▸ Set task:
Please give the listing again, word for word, with nothing left out.

+++ Collected material

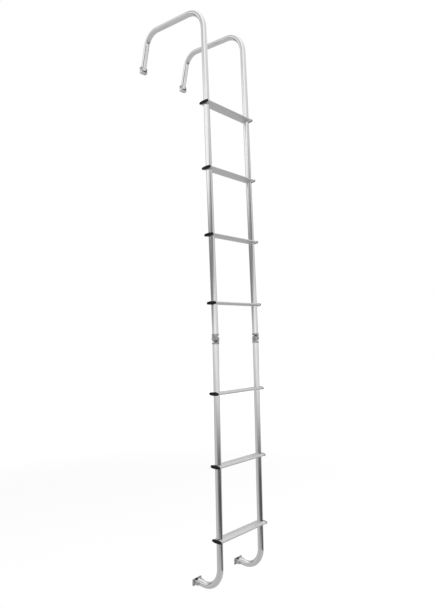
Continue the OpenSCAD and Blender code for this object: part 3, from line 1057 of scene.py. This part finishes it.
def makeBracket(side, level, spec):
    name = side + "_" + level
    plate = solidsMesh(name + "_plate", [plateSolid(level, spec)], Matrix.Identity(4))
    bracket = addObject(name + "_bracket", plate)
    aside, past = spec[level]["screwAside"], spec["drillPast"]
    through = (-spec["pivotToFace"] - past, spec["plate"] - spec["pivotToFace"] + past)
    drill(bracket, (-aside, aside), spec["holeRadius"], through, Matrix.Identity(4))
    ears = solidsMesh(name + "_ears", [earSolid(sign, level, spec) for sign in (-1, 1)], Matrix.Identity(4))
    turn = Matrix.Rotation(math.pi / 2, 4, "X") if level == "lower" else Matrix.Identity(4)
    joinTo(bracket, ears, Matrix.Translation(jointPlace[name + "_foot_pivot"]) @ turn)
    shadeBy(bracket.data, spec["sharpAbove"])
    finishPiece(bracket, name + "_swivel", footMetal, "casting", name + "_foot")


# Tube plugs: a head outside the tube's end and a shank inside it, bored for the foot's bolt
plugSpec = {
    "shank": 10.9 * mm, "shankFrom": 10.0 * mm, "tubeEnd": 8.0 * mm,
    "headRadius": 12.2 * mm, "head": 2.0 * mm, "headRound": 0.8 * mm, "dish": 0.5 * mm,
    "dishRings": ((0.55, 1.0), (0.72, 0.8), (0.80, 0.2)),    # (of the head's radius, of the dish's depth)
    "sharpAbove": 40,
}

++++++

▸ Task response:
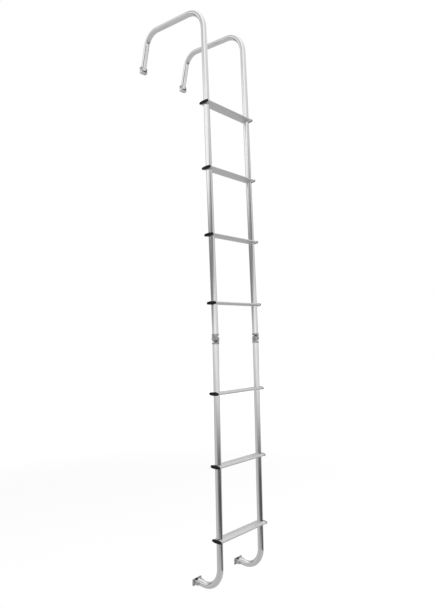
Continue the OpenSCAD and Blender code for this object: part 3, from line 1057 of scene.py. This part finishes it.
def makeBracket(side, level, spec):
    name = side + "_" + level
    plate = solidsMesh(name + "_plate", [plateSolid(level, spec)], Matrix.Identity(4))
    bracket = addObject(name + "_bracket", plate)
    aside, past = spec[level]["screwAside"], spec["drillPast"]
    through = (-spec["pivotToFace"] - past, spec["plate"] - spec["pivotToFace"] + past)
    drill(bracket, (-aside, aside), spec["holeRadius"], through, Matrix.Identity(4))
    ears = solidsMesh(name + "_ears", [earSolid(sign, level, spec) for sign in (-1, 1)], Matrix.Identity(4))
    turn = Matrix.Rotation(math.pi / 2, 4, "X") if level == "lower" else Matrix.Identity(4)
    joinTo(bracket, ears, Matrix.Translation(jointPlace[name + "_foot_pivot"]) @ turn)
    shadeBy(bracket.data, spec["sharpAbove"])
    finishPiece(bracket, name + "_swivel", footMetal, "casting", name + "_foot")


# Tube plugs: a head outside the tube's end and a shank inside it, bored for the foot's bolt
plugSpec = {
    "shank": 10.9 * mm, "shankFrom": 10.0 * mm, "tubeEnd": 8.0 * mm,
    "headRadius": 12.2 * mm, "head": 2.0 * mm, "headRound": 0.8 * mm, "dish": 0.5 * mm,
    "dishRings": ((0.55, 1.0), (0.72, 0.8), (0.80, 0.2)),    # (of the head's radius, of the dish's depth)
    "sharpAbove": 40,
}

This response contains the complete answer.